(TASK): Send back exactly the lines from the opening line of the records below through the one with "return seen".

(PROVIDED MATERIAL):

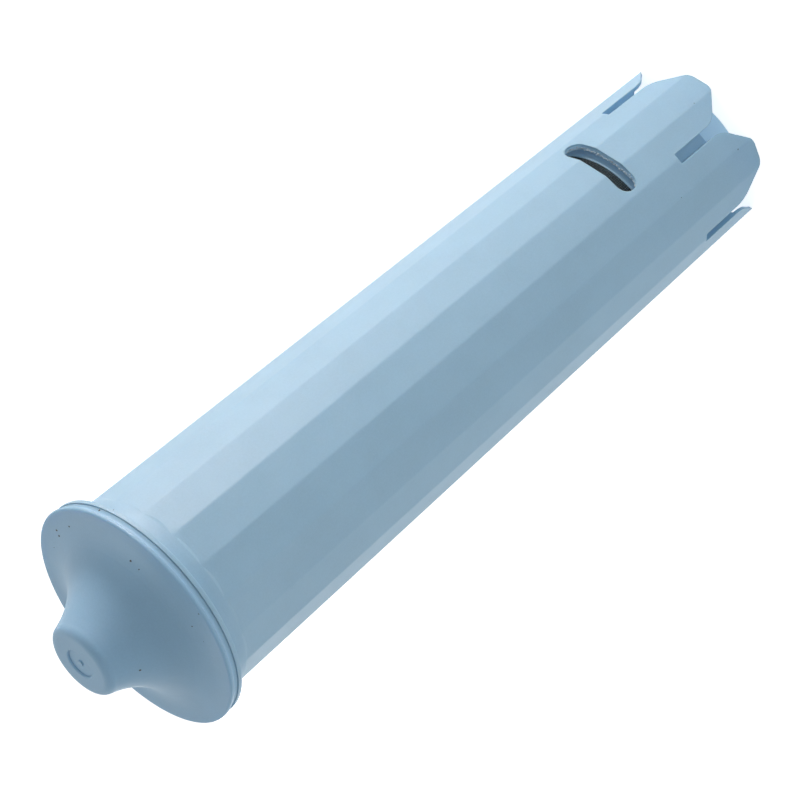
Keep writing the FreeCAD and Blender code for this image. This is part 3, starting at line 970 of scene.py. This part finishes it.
# Each lamp's azimuth from +X in degrees, its distance from the axis, height, width and depth in
# metres, and its colour
KEY_LAMP = (-50, 0.4, 0.035, 0.3, 0.06, (1.0, 0.84, 0.78))
FILL_LAMP = (180, 0.4, 0.035, 0.3, 0.06, (1.0, 1.0, 1.0))
SIDE_LAMP = (85, 0.4, 0.035, 0.3, 0.06, (1.0, 0.96, 0.93))
BACK_LAMP = (40, 0.546, 0.747, 0.42, 0.42, (1.0, 1.0, 1.0))
# The level on the axis that every lamp aims at
LAMP_AIM = 90 * MM
# How far the ground runs out on each side, and how far across its grain is
GROUND_REACH = 6.0
GROUND_GRAIN = 3 * MM
# The camera's sensor width in millimetres, which the lens goes with
SENSOR_WIDTH = 36.0
WHITE = (1.0, 1.0, 1.0, 1.0)
BLACK = (0.0, 0.0, 0.0, 1.0)


def lamp(name, power, azimuth, distance, height, width, depth, colour):
    """An area lamp that aims at the part's middle and isn't seen itself."""
    data = bpy.data.lights.new(name, "AREA")
    data.shape = "RECTANGLE"
    data.size, data.size_y = width, depth
    data.energy = power
    data.color = colour
    turn = math.radians(azimuth)
    place = Vector((math.cos(turn) * distance, math.sin(turn) * distance, height))
    light = bpy.data.objects.new(name, data)
    light.location = place
    light.rotation_mode = "QUATERNION"
    aim = Vector((0, 0, LAMP_AIM)) - place
    light.rotation_quaternion = aim.to_track_quat("-Z", "Y")
    light.visible_camera = False
    bpy.context.scene.collection.objects.link(light)


def seen_share(tree):
    """A factor that is 1 for camera, glossy and transmission rays, and 0 for the others."""
    path = add_node(tree, "ShaderNodeLightPath")
    seen = path.outputs["Is Camera Ray"]
    for ray in ("Is Glossy Ray", "Is Transmission Ray"):
        seen = add_node(
            tree, "ShaderNodeMath", {0: seen, 1: path.outputs[ray]}, operation="MAXIMUM"
        ).outputs["Value"]
    return seen


def white_world(strength):
    """Even light from all round, and plain white where it is seen."""
    world = bpy.data.worlds.new("studio")
    world.use_nodes = True
    tree = world.node_tree
    tree.nodes.clear()
    light = add_node(tree, "ShaderNodeBackground", {"Color": WHITE, "Strength": strength})
    plain = add_node(tree, "ShaderNodeBackground", {"Color": WHITE, "Strength": 1.0})
    seen = seen_share(tree)
    mix = add_node(tree, "ShaderNodeMixShader", {0: seen, 1: light.outputs[0], 2: plain.outputs[0]})
    add_node(tree, "ShaderNodeOutputWorld", {"Surface": mix.outputs[0]})
    return world


def ground_material(lift):
    """A pale matte ground that keeps the part's shadow and reads as white where it is seen."""
    material, tree = new_material("ground")
    grain = noise(tree, object_place(tree), GROUND_GRAIN)
    scattered = add_node(
        tree,
        "ShaderNodeBsdfDiffuse",
        {"Color": ramp(tree, grain, (0.88, 0.88, 0.88, 1), (0.9, 0.9, 0.9, 1))},
    )
    seen = seen_share(tree)
    glow = add_node(tree, "ShaderNodeEmission", {"Color": WHITE, "Strength": lift}).outputs[0]
    nothing = add_node(tree, "ShaderNodeEmission", {"Color": BLACK, "Strength": 0.0}).outputs[0]
    shown = add_node(tree, "ShaderNodeMixShader", {0: seen, 1: nothing, 2: glow})
    both = add_node(tree, "ShaderNodeAddShader", {0: scattered.outputs[0], 1: shown.outputs[0]})
    finish_material(tree, both.outputs[0])
    return material


class WATERFILTER_OT_stage(bpy.types.Operator):
    """Set up the camera, the lamps, the white surroundings and the ground"""

    bl_idname = "waterfilter.stage"
    bl_label = "Set up the studio"

    def execute(self, context):
        scene = context.scene
        settings = scene.waterfilter_stage
        scene.view_settings.view_transform = "Standard"
        scene.world = white_world(settings.sky_strength)

        low, _ = CAD_BOX
        lamp("key_lamp", settings.key_strength, *KEY_LAMP)
        lamp("fill_lamp", settings.fill_strength, *FILL_LAMP)
        lamp("side_lamp", settings.side_strength, *SIDE_LAMP)
        lamp("back_lamp", settings.back_strength, *BACK_LAMP)

        reach = GROUND_REACH
        sides = ((-reach, -reach), (reach, -reach), (reach, reach), (-reach, reach))
        corners = [(x, y, low.z) for x, y in sides]
        ground = new_piece(
            "ground", corners, [(0, 1, 2, 3)], ground_material(settings.ground_lift), smooth=False
        )

        data = bpy.data.cameras.new("camera")
        data.sensor_width = SENSOR_WIDTH
        data.lens = settings.lens
        camera = bpy.data.objects.new("camera", data)
        back = Vector(
            (
                math.sin(settings.camera_azimuth) * math.cos(settings.camera_elevation),
                -math.cos(settings.camera_azimuth) * math.cos(settings.camera_elevation),
                math.sin(settings.camera_elevation),
            )
        )
        upright = (-back).to_track_quat("-Z", "Y").to_matrix().to_4x4()
        aim = Vector(settings.camera_aim)
        camera.matrix_world = (
            Matrix.Translation(aim + back * settings.camera_distance)
            @ upright
            @ Matrix.Rotation(settings.camera_roll, 4, "Z")
        )
        scene.collection.objects.link(camera)
        scene.camera = camera
        return {"FINISHED"}


OPERATORS = (
    WATERFILTER_OT_stage,
    WATERFILTER_OT_shell,
    WATERFILTER_OT_cap,
    WATERFILTER_OT_plug,
    WATERFILTER_OT_media,
    WATERFILTER_OT_screen,
    WATERFILTER_OT_grains,
    WATERFILTER_OT_specks,
)
SETTINGS = {
    "waterfilter_stage": StageSettings,
    "waterfilter_plastic": PlasticSettings,
    "waterfilter_screen": ScreenSettings,
    "waterfilter_grains": GrainSettings,
    "waterfilter_specks": SpeckSettings,
}


class WATERFILTER_PT_panel(bpy.types.Panel):
    """Lists the settings and the steps that dress the cartridge"""

    bl_label = "Water filter"
    bl_idname = "WATERFILTER_PT_panel"
    bl_space_type = "VIEW_3D"
    bl_region_type = "UI"
    bl_category = "Water filter"

    def draw(self, context):
        layout = self.layout
        for operator in OPERATORS:
            layout.operator(operator.bl_idname)
        for attribute, group in SETTINGS.items():
            box = layout.box()
            box.label(text=group.__doc__)
            for name in group.__annotations__:
                box.prop(getattr(context.scene, attribute), name)


def register():
    """Register the settings, the operators and the panel, and add the settings to the scene."""
    for group in SETTINGS.values():
        bpy.utils.register_class(group)
    for operator in OPERATORS:
        bpy.utils.register_class(operator)
    bpy.utils.register_class(WATERFILTER_PT_panel)
    for attribute, group in SETTINGS.items():
        setattr(bpy.types.Scene, attribute, bpy.props.PointerProperty(type=group))


def unregister():
    """Take away all that register added."""
    for attribute in SETTINGS:
        delattr(bpy.types.Scene, attribute)
    bpy.utils.unregister_class(WATERFILTER_PT_panel)
    for operator in reversed(OPERATORS):
        bpy.utils.unregister_class(operator)
    for group in SETTINGS.values():
        bpy.utils.unregister_class(group)


def main():
    """Build the dressed cartridge on its stage."""
    register()
    bpy.ops.waterfilter.stage()
    bpy.ops.waterfilter.shell()
    bpy.ops.waterfilter.cap()
    bpy.ops.waterfilter.plug()
    bpy.ops.waterfilter.media()
    bpy.ops.waterfilter.screen()
    bpy.ops.waterfilter.grains()
    bpy.ops.waterfilter.specks()


if __name__ == "__main__":
    main()
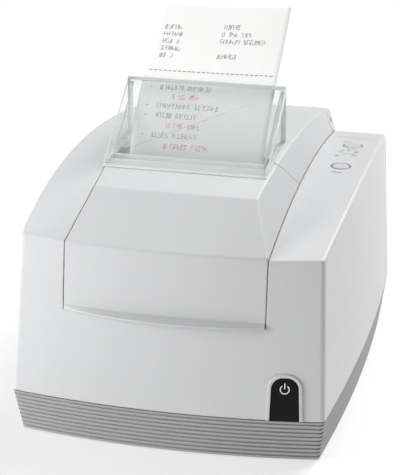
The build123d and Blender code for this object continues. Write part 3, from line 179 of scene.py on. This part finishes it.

(FULL SOLUTION):
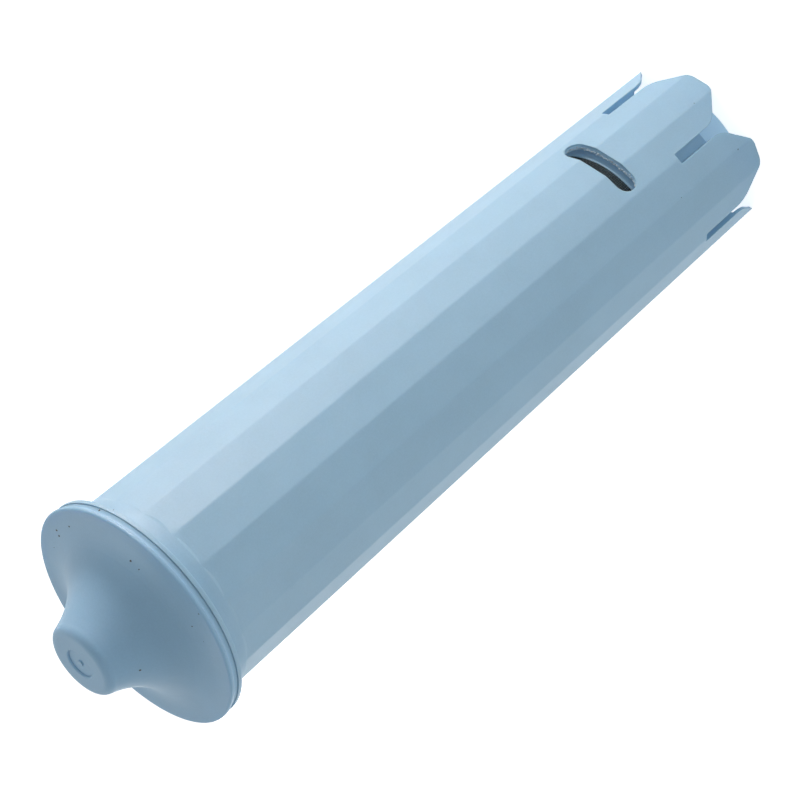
Keep writing the FreeCAD and Blender code for this image. This is part 3, starting at line 970 of scene.py. This part finishes it.
# Each lamp's azimuth from +X in degrees, its distance from the axis, height, width and depth in
# metres, and its colour
KEY_LAMP = (-50, 0.4, 0.035, 0.3, 0.06, (1.0, 0.84, 0.78))
FILL_LAMP = (180, 0.4, 0.035, 0.3, 0.06, (1.0, 1.0, 1.0))
SIDE_LAMP = (85, 0.4, 0.035, 0.3, 0.06, (1.0, 0.96, 0.93))
BACK_LAMP = (40, 0.546, 0.747, 0.42, 0.42, (1.0, 1.0, 1.0))
# The level on the axis that every lamp aims at
LAMP_AIM = 90 * MM
# How far the ground runs out on each side, and how far across its grain is
GROUND_REACH = 6.0
GROUND_GRAIN = 3 * MM
# The camera's sensor width in millimetres, which the lens goes with
SENSOR_WIDTH = 36.0
WHITE = (1.0, 1.0, 1.0, 1.0)
BLACK = (0.0, 0.0, 0.0, 1.0)


def lamp(name, power, azimuth, distance, height, width, depth, colour):
    """An area lamp that aims at the part's middle and isn't seen itself."""
    data = bpy.data.lights.new(name, "AREA")
    data.shape = "RECTANGLE"
    data.size, data.size_y = width, depth
    data.energy = power
    data.color = colour
    turn = math.radians(azimuth)
    place = Vector((math.cos(turn) * distance, math.sin(turn) * distance, height))
    light = bpy.data.objects.new(name, data)
    light.location = place
    light.rotation_mode = "QUATERNION"
    aim = Vector((0, 0, LAMP_AIM)) - place
    light.rotation_quaternion = aim.to_track_quat("-Z", "Y")
    light.visible_camera = False
    bpy.context.scene.collection.objects.link(light)


def seen_share(tree):
    """A factor that is 1 for camera, glossy and transmission rays, and 0 for the others."""
    path = add_node(tree, "ShaderNodeLightPath")
    seen = path.outputs["Is Camera Ray"]
    for ray in ("Is Glossy Ray", "Is Transmission Ray"):
        seen = add_node(
            tree, "ShaderNodeMath", {0: seen, 1: path.outputs[ray]}, operation="MAXIMUM"
        ).outputs["Value"]
    return seen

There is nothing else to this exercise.